Use the following command to inspect step keys and input hashes:
qt show "$RUN_ID" --jsonIf the change was intentional, start a new evaluation run. If it was accidental, fix or remove the input parameter and re-try qt resume "$RUN_ID".
A completed step reused an old output
That is expected during resume. To force recomputation, start a new evaluation run. If the output should have changed, add the missing behavior-changing value to the step input before running a new evaluation.
Using Coding Agents to Resume Interrupted Eval Runs
If you haven’t already installed the skill, see the Agent Quickstart documentation. After installation, use your coding agent to resume failed or interrupted evaluation runs.
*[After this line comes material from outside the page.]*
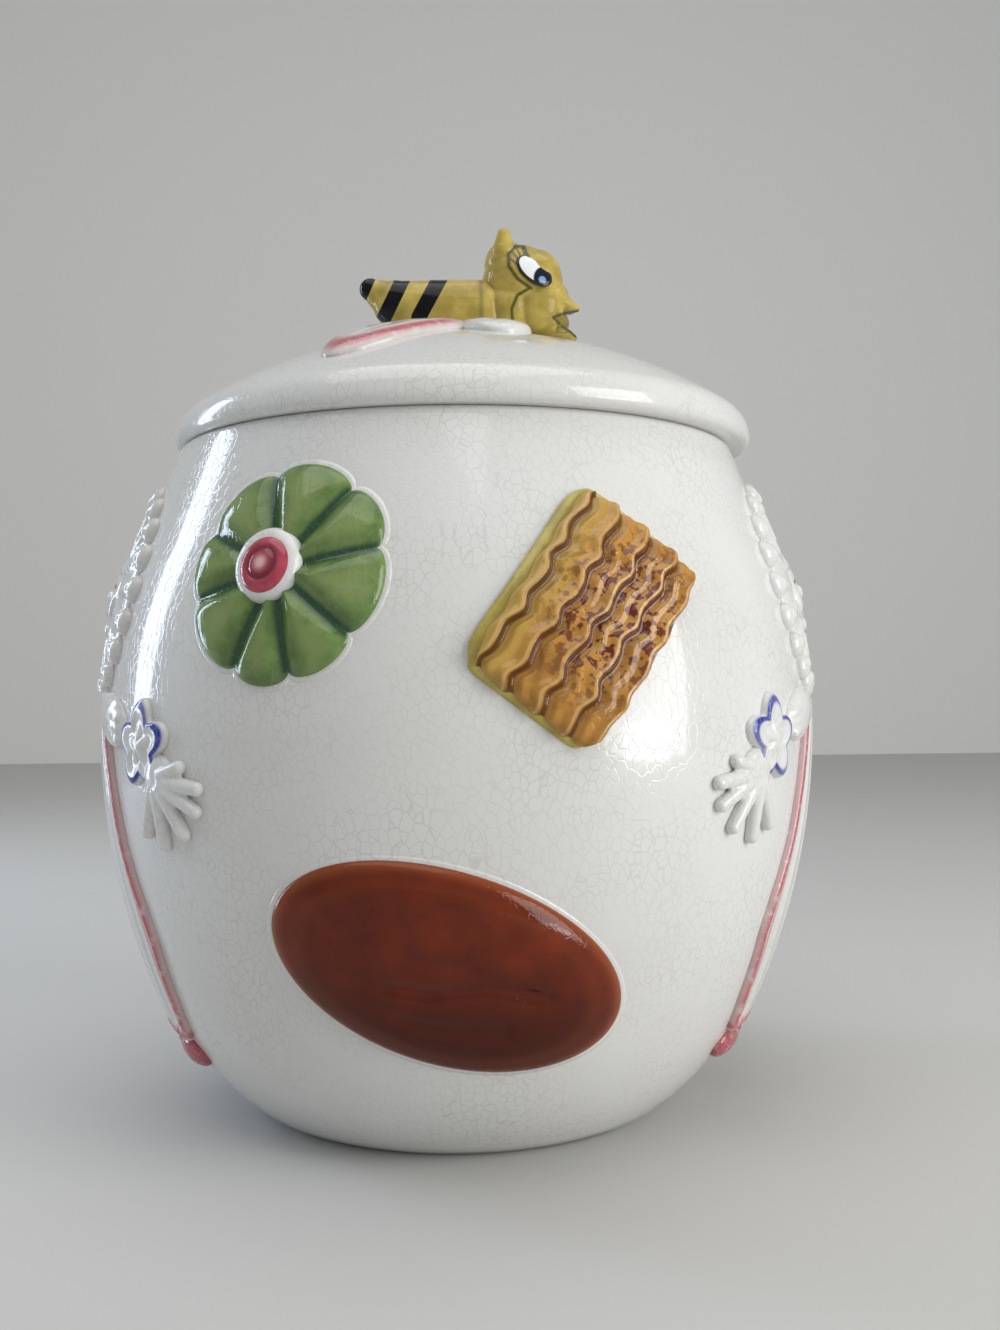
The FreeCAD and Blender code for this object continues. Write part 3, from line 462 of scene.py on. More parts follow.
# Outer radius, inner radius and lower end
FLANGE = (67.19, 62.79, 171.0)
LID_WALL = 5.0


def dome(x, y):
    """Height of the dome's outside above a point of the plan, in mm."""
    return DOME_CENTRE + math.sqrt(DOME_ARC**2 - (x - LID_X) ** 2 - y**2)


def lid_section():
    points = arc_points((0, DOME_CENTRE), DOME_ARC, 90, DOME_TURN, 60)
    points += arc_points((EDGE_CENTRE, WIDEST), EDGE_ROUND, DOME_TURN, 0, 14)[1:]
    points += arc_points((LID_RADIUS - LIP, WIDEST), LIP, 0, -90, 6)[1:]
    outer, inner, low = FLANGE
    points += [(outer + 0.4, MOUTH), (outer, MOUTH - 0.4), (outer, low + 1.2)]
    points += [(outer - 0.4, low + 0.35), (outer - 1.2, low)]
    points += [(inner + 1.2, low), (inner + 0.4, low + 0.35), (inner, low + 1.2)]
    inside = DOME_ARC - LID_WALL
    start = math.degrees(math.acos(inner / inside))
    points += arc_points((0, DOME_CENTRE), inside, start, 90, 30)
    return points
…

Customize the below prompt template to your needs:
Resume run <run_id>. Inspect the original failure, verify whether the resumed run completed successfully, summarize aggregate metrics and sample-level results, and recommend specific next actions.See Agents Overview for more detail on using agents with Quantiles.
Best Practices
- Use
qt resumeonly when recovering a previously-failed run. - Start a new run for intentional code, model, prompt, dataset, or rubric changes, even if the old run failed.
- Keep workflow input identical when resuming a run.
- Keep step keys stable across retries.
- Put every behavior-changing value in step input.
- Use
qt show "$RUN_ID" --jsonbefore and after a resume to verify which steps ran, retried, or reused cached output.